DETROIT, Michigan (The Dissociated Press) - The Tarheels of North Carolina dominated the Michigan State Spartans here Monday night, 89 - 72, to win the national men's Division-I college basketball title for the second time in five years. But, while the 65-team NCAA tournament has come to a close for another year, it seems that NRA (National Rifle Association) March Madness is just hitting its stride.
Alabama got things started on March 10th, when 28 year-old Michael McLendon shot and killed 11 people, starting with his girlfriend and mother, in 6 different locations around the town of Samson before taking his own life.
On March 21st, California answered with a quadruple homicide of Oakland police officers when 26 year-old parolee Lovelle Mixon, who had failed to contact his parole agent for over a month, was pulled over for a routine traffic stop. Mixon fatally shot the two officers who stopped him and then fled on foot to his sister's apartment, nearby. When police tried to apprehend him there about an hour later, he killed two of them before being killed, himself.
It was California rising to the occasion again, on March 29th, when Devan Kalathat, 42, a Silicon Valley engineer living in Santa Clara, shot dead his two children and three other relatives before turning his gun on himself.
North Carolina, with hot shooting Robert Stewart, fired its first salvo of the NRA tournament on the same day. Stewart, 45, burst into a Carthage nursing home and gunned down 7 elderly residents and a 39 year-old nurse. He was injured, but not killed, in a subsequent shootout with police, who then took him into custody.
New York at Binghamton turned in an impressive performance last Friday with a body count of 14, including the anti-climactic suicide of the 41 year-old gunman, Jiverly Wong, at the American Civic Association immigrant center. Wong, in an apparent failed attempt to protect himself from himself, was wearing bullet-proof armor when he died.

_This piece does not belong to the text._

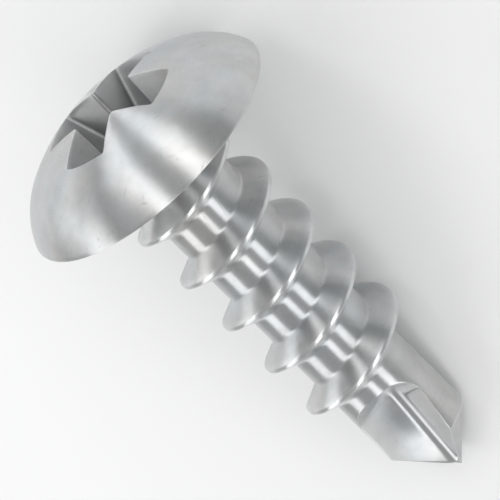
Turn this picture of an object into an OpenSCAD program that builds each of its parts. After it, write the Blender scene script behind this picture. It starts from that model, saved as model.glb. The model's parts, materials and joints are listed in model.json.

Pennsylvania got into the hunt on Saturday, in Pittsburgh, when a dog urinating in the home of 23 year-old Richard Poplawski prompted an argument between Poplawski and his mother, whom he lives with, which prompted the mother to call police, which prompted Poplawski to heavily arm himself and lie in wait, outside the house, for the police to arrive, at which point he killed 3 of them. Poplawski was also wearing protective armor but, unlike Wong, managed not to commit suicide. He was, instead, taken into custody after a 4-hour siege.
Finally, also on Saturday, northwestern powerhouse Washington moved up in the tournament ranks when James Harrison, 34, of Graham, shot his 5 children, ages 7 - 16, and then himself, after learning that his wife had planned to leave him for another man. Four of the five children were apparently in their beds, asleep, when they were killed.
"It's an impressive field, to be sure," said Adam Heggenstaller, a reporter for the NRA's Shooting Illustrated magazine in a telephone conference call. "But, at this point, it's hard to see anyone beating out Alabama for the title.
"Other teams, like Carolina and NY-Binghamton, have impressive numbers too, but walking into a nursing home or immigrant center and shooting the place up, especially when you're wearing protective gear, is just not the same as going to 6 different places inside of an hour, like McClendon did. That's doing something!
"I do, however, want to say that I'm really sick of seeing teams advance in the tournament with these mass killings of children. I say this not only as the employee of an NRA publication, but as someone who strongly advocates for the right of law-abiding citizens to own guns - it's time for the NRA tournament to clean up its act!" said Heggenstaller.
Also on the conference call was SI's Richard Mann.
"I've got to agree with Andy, which is rare," said Mann. "It's going to be extremely tough to get past Alabama."